Wednesday, February 21, 2018

Copywriting Book Review: Zen and The Art Of Motorcycle Maintenance (It Could Have Been Copywriting)

When Pirsig wrote 'Zen and The Art of Motorcycle Maintenance' he was looking for what was good in the world. The now legendary road trip from Minneapolis, Minnesota to Bozeman, Montana, has been imitated many times and retold in Mark Richardson's book called "Zen and Now."
The road trip didn't hold much interest for me on the first reading and less on each subsequent rereading. I loved 'Lila' the sequel to Zen even more than the original. I was fascinated with Pirsig's philosophy of Quality and the art of rhetoric as a teaching tool to understand Quality. (Always with a capital Q... )
I picked up my now dog-eared copy of 'Zen' one summer after I had started studying copywriting and noticed the enormous similarities between using quality to improve Rhetoric and how it could be used to improve copy.
A large part of the book is devoted to explaining how Quality can be the goal of any undertaking and Pirsig's experience teaching rhetoric at a college in Bozeman. He showed classes despite being unable to define quality they instinctively knew what it was and that it could guide their writing.
Then all of the tools in the traditional rhetoric text books became ways to improve the quality of their writing.
When you substitute 'Selling Power' for 'Quality' and 'copy' for 'rhetoric' it becomes a guide to copywriting.

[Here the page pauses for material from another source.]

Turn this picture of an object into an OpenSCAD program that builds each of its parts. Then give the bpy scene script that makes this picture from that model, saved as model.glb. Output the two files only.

When we write copy we write to sell. So we aren't reaching for this lofty of goal of quality. We can quantify the quality of our work with response rates. There is no arguing with numbers. Yours pulled 1% mine 1.5%. Mine has more selling power. Therefore, mine is better. It's technically not that simple, there are customer quality and cost of sale considerations etc but none the less hard numbers apply.
So we can usually spot vast improvements in the selling power of different headlines.
"SEX: Now that I have your attention, I can reduce your corns." Vs the Perennial winner from the National Enquirer: "Corns Gone in 30 Days Or Your Money Back"
You can instinctively tell that the one is a stronger headline than the other. There are rules and guidelines in place to help you create headlines with more selling power. That is how you learn to write better copy.
However, this is an underlying philosophy that can be internalised which makes those rules so much more vivid and powerful than just a series of paint by numbers tools.